Personal Finance - Arla Wallace
Arla Wallace is an accounting professional with over 20 years experience. She spent several years working for both publicly-traded and private entities before founding her own business. Today she partners with small business owners so they can focus on operations while leaving the responsibility of staying on top of accounting tasks to her. She is a Certified Public Accountant (CPA) and a Certified ProAdvisor for Quickbooks Online.

Should I Retire Early?

Should I Retire Early?

Retiring from an active working life requires careful consideration to ensure that prior planning and saving strategies will help position you for a financially independent life in the future. For Social Security purposes, full retirement age is 66 years and two months, increasing to age 67 for those born in 1960 or later. In addition, the earliest retirement age from which you can begin to receive partial Social Security benefits is age 62. If you decide to delay receiving Social Security benefits until you reach age 70, you can receive a delayed retirement credit of up to 8 percent.

If you are thinking about retiring early, not only should consideration be given to receiving partial Social Security benefits, but you should also consider whether or not you are actually ready to retire.

Run Out of Money

Regardless of your age at retirement, the money you will need after you retire will be dependent on life expectancy, insurance coverage, anticipated healthcare costs, inflation, and other expenses. Many folks underestimate their life expectancy and still others will retire without any savings. Failure to save enough money for retirement or thinking you may not live for very long may result in running out of money or experiencing a less than satisfactory retirement. As such, provided you are healthy enough to continue working until you reach Social Security retirement age, you should work to maximize investments in individual or employer-sponsored retirement plans while you are still working, and then plan to draw full Social Security retirement benefits when you reach retirement age. This consideration coupled with a clear expectation of your retirement spending rate will allow you to determine how much money you need to save to enjoy a comfortable retirement.

Regrets in Retirement

Retirement regrets include failing to accept a slower pace and hoping for long-term employment. It’s important to plan how you will use your time, understanding there may be changes to your social interactions, especially if you stop working before your co-workers or others in your work network. If the option is available to you, gradually transitioning from full-time employment to part-time retirement can enable you to realize the slower pace in life and enable you to gauge how that will impact the way you feel. However, even the strongest of retirement plans can be derailed by unexpected health conditions, and you may find yourself unable to work up to full retirement age. Not only could this early departure from the workforce lower the amount you are able to save for retirement, but your retirement plans themselves may also change. Retirement without a roadmap may leave you feeling unfilled and isolated. Therefore, set retirement goals, consider part-time employment or volunteerism if these options are available to you, and take action now to prepare your mind and your finances for your retirement years.
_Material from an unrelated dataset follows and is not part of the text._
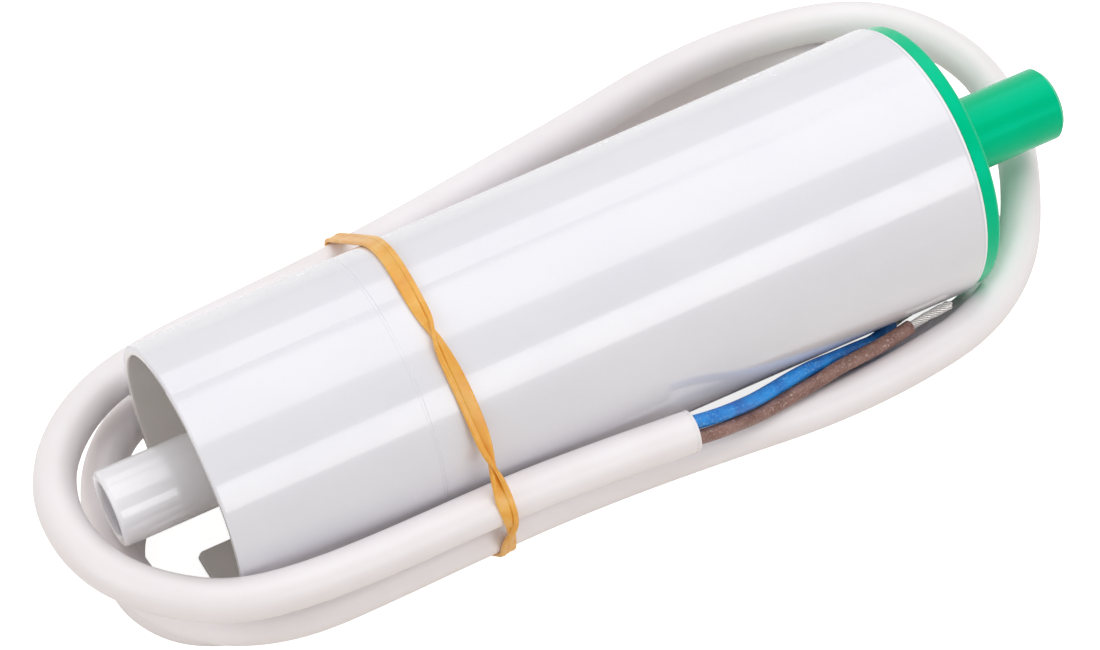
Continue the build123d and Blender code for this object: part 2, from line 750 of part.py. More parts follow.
# Route of the lead, from the grommet to the cut end of its sheath
cable_radius = cable_diameter / 2
cable_lead = 6.5
cable_route = [
    # Out of the grommet and down through the notch
    (grommet_tip_x, gland_y, gland_z),
    (grommet_tip_x - cable_lead, gland_y, gland_z),
    (-55.9, 9.4, 8.7),
    (-65.2, 9.6, 5.6),
    # Hook under the outlet spigot, down to the floor
    (-71.5, 5.0, 4.3),
    (-73.9, -2.4, 3.5),
    (-71.5, -9.8, 3.1),
    (-65.2, -14.4, 3.1),
    # First run along the front, on the floor
    (-55.9, -15.8, 3.2),
    (-39.8, -15.8, 3.7),
    (-23.8, -16.4, 4.0),
    (-7.8, -16.2, 3.3),
    (8.2, -16.4, 3.1),
    (24.2, -16.9, 3.1),
    (38.2, -17.0, 3.1),
    # Inner loop round the cap, on the floor
    (49.5, -17.2, 3.1),
    (59.3, -13.6, 3.1),
    (64.2, -4.6, 3.1),
    (65.8, 6.2, 3.1),
    (64.8, 17.6, 3.1),
    (60.2, 28.4, 3.1),
    (51.4, 36.8, 3.1),
    # First run along the back
    (38.7, 41.0, 3.1),
    (24.2, 39.6, 3.2),
    (9.2, 35.2, 3.9),
    (-5.8, 29.6, 5.7),
    (-19.8, 24.6, 7.9),
    (-32.8, 22.2, 9.0),
    (-44.8, 21.8, 8.8),
    (-55.3, 21.9, 8.5),
    # Inner loop under the outlet spigot
    (-63.8, 20.4, 8.6),
    (-69.6, 15.9, 9.6),
    (-73.7, 9.2, 10.3),
    (-75.4, 1.2, 10.5),
    (-74.7, -7.2, 11.1),
    (-71.8, -14.8, 11.9),
    (-66.0, -20.6, 12.9),
    # Second run along the front
    (-57.3, -23.9, 13.3),
    (-45.8, -23.9, 13.0),
    (-31.8, -23.3, 12.5),
    (-17.8, -22.6, 11.3),
    (-3.8, -22.1, 9.8),
    (10.2, -22.5, 8.1),
    (24.2, -23.5, 7.1),
    (37.7, -23.4, 7.6),
    # Outer loop under the inlet spigot
    (51.2, -22.3, 8.3),
    (61.6, -16.2, 8.9),
    (68.5, -6.8, 9.1),
    (73.8, 4.1, 8.5),
    (76.8, 16.0, 8.1),
    (74.6, 25.8, 8.1),
    (68.6, 33.9, 8.2),
    (58.8, 38.0, 8.9),
    # Second run along the back
    (46.2, 39.2, 9.7),
    (31.2, 38.3, 10.5),
    (16.2, 34.2, 12.5),
    (0.2, 29.8, 15.7),
    (-14.8, 26.0, 18.1),
    (-29.8, 23.4, 19.5),
    (-44.8, 23.0, 18.9),
    (-56.8, 23.2, 17.9),
    # Outer loop round the end of the outlet spigot
    (-67.0, 21.7, 16.5),
    (-75.0, 16.2, 16.7),
    (-79.6, 8.6, 17.9),
    (-80.9, -0.4, 19.5),
    (-78.9, -9.4, 20.9),
    (-73.6, -16.9, 21.9),
    (-66.3, -22.4, 22.4),
    # Last run along the front
    (-55.8, -23.8, 21.3),
    (-42.8, -23.7, 20.3),
    (-28.8, -23.4, 19.9),
    (-14.8, -23.5, 18.9),
    (2.0, -24.7, 18.1),
]


arc_share = 0.45


def corner_radii(route):
    """The radius at each corner of a route: a share of the shorter run over the tangent of half the turn."""
    radii = []
    for before, corner, after in zip(route, route[1:], route[2:]):
        arriving = Vector(corner) - Vector(before)
        leaving = Vector(after) - Vector(corner)
        half_turn = radians(arriving.get_angle(leaving)) / 2
        radii.append(arc_share * min(arriving.length, leaving.length) / tan(half_turn))
    return radii


cable_radii = corner_radii(cable_route)

with BuildPart() as power_cable:
    with BuildLine():
        cable_path = FilletPolyline(*cable_route, radius=cable_radii)
    with BuildSketch(Plane(origin=cable_path @ 0, z_dir=cable_path % 0)):
        Circle(cable_radius)
    sweep(path=cable_path)

finish(power_cable.part, "power_cable")

# Least gap of the cable to itself, measured on points one step apart and not along its own run
gap_step = 1.5
own_run = 6 * cable_diameter
sample_count = int(cable_path.length / gap_step)
samples = [cable_path @ (number / sample_count) for number in range(sample_count + 1)]
sample_points = [(point.X, point.Y, point.Z) for point in samples]
skip = int(own_run / gap_step)
least_gap = min(
    dist(sample_points[first], sample_points[second])
    for first in range(sample_count + 1)
    for second in range(first + skip, sample_count + 1)
) - cable_diameter
expected_volume = pi * cable_radius ** 2 * cable_path.length
print(f"cable length {cable_path.length:.1f}, least radius {min(cable_radii):.1f}, least gap {least_gap:.2f}")
print("cable radii", " ".join(f"{radius:.0f}" for radius in cable_radii))
print(f"cable volume {power_cable.part.volume:.0f}, section times length {expected_volume:.0f}")

# Cores: two insulated conductors out of the cut sheath, each with its bare strands
core_radius = core_diameter / 2
core_spacing = 1.1
sheath_end = cable_path @ 1
sheath_way = cable_path % 1
core_side = Vector(0, 0.77, 0.64)
core_across = (core_side - sheath_way * core_side.dot(sheath_way)).normalized()
blue_start = sheath_end + core_across * core_spacing
brown_start = sheath_end - core_across * core_spacing
core_lead = 4.0
core_routes = {
    "blue_core": [
        blue_start,
        blue_start + sheath_way * core_lead,
        Vector(15.0, -22.9, 15.6),
        Vector(23.5, -20.9, 12.9),
        Vector(32.0, -19.0, 10.4),
        Vector(40.0, -17.9, 8.4),
    ],
    "brown_core": [
        brown_start,
        brown_start + sheath_way * core_lead,
        Vector(14.5, -25.2, 14.2),
        Vector(24.0, -23.2, 13.0),
        Vector(32.5, -21.4, 12.1),
        Vector(40.7, -19.6, 11.3),
    ],
}
strand_lead = 1.5
strand_tips = {
    "blue_core": ("blue_strands", [Vector(44.5, -17.1, 7.4), Vector(48.0, -16.8, 7.2)]),
    "brown_core": ("brown_strands", [Vector(44.4, -19.3, 11.1), Vector(46.9, -19.3, 11.2)]),
}

for core_name, core_route in core_routes.items():
    with BuildPart() as core:
        with BuildLine():
            core_path = FilletPolyline(*core_route, radius=corner_radii(core_route))
        with BuildSketch(Plane(origin=core_path @ 0, z_dir=core_path % 0)):
            Circle(core_radius)
        sweep(path=core_path)
    finish(core.part, core_name)
    strands_name, strand_points = strand_tips[core_name]
    strands_route = [core_path @ 1, core_path @ 1 + core_path % 1 * strand_lead, *strand_points]
    with BuildPart() as strands:
        with BuildLine():
            strands_path = FilletPolyline(*strands_route, radius=corner_radii(strands_route))
        with BuildSketch(Plane(origin=strands_path @ 0, z_dir=strands_path % 0)):
            Circle(strand_diameter / 2)
        sweep(path=strands_path)
    finish(strands.part, strands_name)

# Rubber band: a flat band drawn tight round the barrel and every run of the lead
band_setback = 5.3
band_turn = 1.7
band_width = 2.4
band_thickness = 0.55
band_barrel_gap = 0.2
band_cable_gap = 0.34
band_x = seam_x + band_setback
band_barrel_radius = rim_radius + taper * (band_x - rim_x) / (barrel_end_x - rim_x)
band_plane = Plane(
    origin=(band_x, 0, axis_height),
    x_dir=(-sin(radians(band_turn)), cos(radians(band_turn)), 0),
    z_dir=(cos(radians(band_turn)), sin(radians(band_turn)), 0),
)
crossings = [
    band_plane.to_local_coords(point)
    for point, following in zip(samples, samples[1:])
    if band_plane.to_local_coords(point).Z * band_plane.to_local_coords(following).Z <= 0
]
front_low, back_low, front_middle, back_high, front_high = [
    (crossing.X, crossing.Y, cable_radius + band_cable_gap) for crossing in crossings
]
banded_barrel = (0, 0, band_barrel_radius + band_barrel_gap)
banded = [back_high, banded_barrel, front_high, front_middle, front_low, banded_barrel, back_low]


def taut_loop(circles, grown):
    """The face inside a band drawn round circles (x, y, radius), in order and each grown by a length."""
    leaving = []
    for (x, y, radius), (next_x, next_y, next_radius) in zip(circles, circles[1:] + circles[:1]):
        run = Vector(next_x - x, next_y - y)
        lean = degrees(acos((radius - next_radius) / run.length))
        leaving.append(degrees(atan2(run.Y, run.X)) - lean)
    with BuildSketch() as loop:
        with BuildLine():
            arcs = []
            for (x, y, radius), start, stop in zip(circles, leaving[-1:] + leaving[:-1], leaving):
                arcs.append(CenterArc((x, y), radius + grown, start, (stop - start) % 360))
            for arc, next_arc in zip(arcs, arcs[1:] + arcs[:1]):
                Line(arc @ 1, next_arc @ 0)
        make_face()
    return loop.sketch


with BuildPart() as rubber_band:
    with BuildSketch(band_plane.offset(-band_width / 2)):
        add(taut_loop(banded, band_thickness))
        add(taut_loop(banded, 0), mode=Mode.SUBTRACT)
    extrude(amount=band_width)

finish(rubber_band.part, "rubber_band")
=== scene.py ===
"""Inline water pump for a caravan: finishes, lead, rubber band and studio, in metres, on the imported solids."""

import json
import logging
import math
from dataclasses import dataclass, field
from enum import Enum
from typing import Iterable, Sequence

import bmesh
import bpy
from mathutils import Matrix, Vector

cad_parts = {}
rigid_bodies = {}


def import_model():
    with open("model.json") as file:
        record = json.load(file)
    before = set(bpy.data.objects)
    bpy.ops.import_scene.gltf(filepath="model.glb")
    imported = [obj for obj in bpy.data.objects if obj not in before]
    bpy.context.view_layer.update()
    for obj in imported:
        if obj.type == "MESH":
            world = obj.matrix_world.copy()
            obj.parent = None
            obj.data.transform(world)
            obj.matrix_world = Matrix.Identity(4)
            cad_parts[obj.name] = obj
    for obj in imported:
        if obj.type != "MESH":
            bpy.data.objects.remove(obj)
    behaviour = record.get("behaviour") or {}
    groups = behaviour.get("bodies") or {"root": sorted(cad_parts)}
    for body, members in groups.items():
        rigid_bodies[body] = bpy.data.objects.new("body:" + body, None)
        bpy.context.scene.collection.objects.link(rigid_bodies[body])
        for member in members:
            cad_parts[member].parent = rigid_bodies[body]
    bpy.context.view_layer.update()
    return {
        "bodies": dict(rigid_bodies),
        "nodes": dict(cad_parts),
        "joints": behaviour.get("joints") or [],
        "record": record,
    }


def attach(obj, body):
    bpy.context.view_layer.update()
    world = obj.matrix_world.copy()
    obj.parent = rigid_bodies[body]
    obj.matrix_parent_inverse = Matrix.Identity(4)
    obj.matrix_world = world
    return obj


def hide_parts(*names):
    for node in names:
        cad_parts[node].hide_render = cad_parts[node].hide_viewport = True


LOG = logging.getLogger("pump")
MM = 0.001
PUMP = "pump"
ROTOR = "rotor"
AXIS_HEIGHT = 20.5 * MM

Point = tuple[float, float, float]
Number = "Signal | float"


class Space(Enum):
    """The coordinates that a pattern is laid out in."""

    OBJECT = "Object"
    UV = "UV"


class Weave(Enum):
    """The directions that the fine lines of a finish can run in."""

    ROUND_AXIS = "X"
    ALONG_AXIS = "Y"


class Signal:
    """A number that varies over a surface, with the operators of plain arithmetic."""

    def __init__(self, nodes: "Nodes", socket: bpy.types.NodeSocket) -> None:
        """Keeps the socket and the nodes that it is one of."""
        self.nodes = nodes
        self.socket = socket

    def _maths(self, operation: str, first: Number, second: Number = 0.0) -> "Signal":
        """Adds one Math node.

        Args:
            operation: The node's operation.
            first: The first value.
            second: The second value.

        Returns:
            The node's result.
        """
        made = self.nodes.node("ShaderNodeMath", {"operation": operation}, {0: first, 1: second})
        return Signal(self.nodes, made.outputs[0])

    def __add__(self, other: Number) -> "Signal":
        """Returns the sum."""
        return self._maths("ADD", self, other)

    def __radd__(self, other: float) -> "Signal":
        """Returns the sum with a plain number on the left."""
        return self._maths("ADD", other, self)

    def __sub__(self, other: Number) -> "Signal":
        """Returns the difference."""
        return self._maths("SUBTRACT", self, other)

    def __rsub__(self, other: float) -> "Signal":
        """Returns the difference with a plain number on the left."""
        return self._maths("SUBTRACT", other, self)

    def __mul__(self, other: Number) -> "Signal":
        """Returns the product."""
        return self._maths("MULTIPLY", self, other)

    def __rmul__(self, other: float) -> "Signal":
        """Returns the product with a plain number on the left."""
        return self._maths("MULTIPLY", other, self)

    def __truediv__(self, other: Number) -> "Signal":
        """Returns the quotient."""
        return self._maths("DIVIDE", self, other)

    def __rtruediv__(self, other: float) -> "Signal":
        """Returns the quotient with a plain number on the left."""
        return self._maths("DIVIDE", other, self)

    def __pow__(self, other: Number) -> "Signal":
        """Returns the power."""
        return self._maths("POWER", self, other)

    def clamped(self) -> "Signal":
        """Returns the value held between 0 and 1."""
        return self._maths("MINIMUM", self._maths("MAXIMUM", self, 0.0), 1.0)

    def wave(self) -> "Signal":
        """Returns the sine of the value, brought to the range from 0 to 1."""
        return self._maths("SINE", self) * 0.5 + 0.5

    def above(self, edge: float, softness: float) -> "Signal":
        """Returns 0 below an edge and 1 above it, with a ramp of the given softness between."""
        return ((self - edge) / softness).clamped()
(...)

Unrealistic Retirement Lifestyle

Lifestyle goals in retirement that are realistic and achievable will go far in boosting your retirement confidence. While some of your expenses will change when you retire, expect expenses to be 70-80% of what they were before you retire. If basic living expenses like housing, food, and utilities are 50% or more of pre-retirement income, expect these same expenses to be 50% or more of what you will need to spend in retirement to benefit from the same lifestyle. Additionally, non-discretionary health and other long-term care costs may be your biggest retirement expense. Your healthcare needs will vary by age, and future healthcare costs could rise at the same rate or even higher than inflation.

The best age for you to retire will ultimately depend on your personal financial situation, your health, your family needs, and your goals in retirement. Transitioning from saving money to living off of your savings is a major challenge for many retirees. Therefore, take steps now to manage your finances well in your working years so that you can realize the lifestyle you want in your retirement years.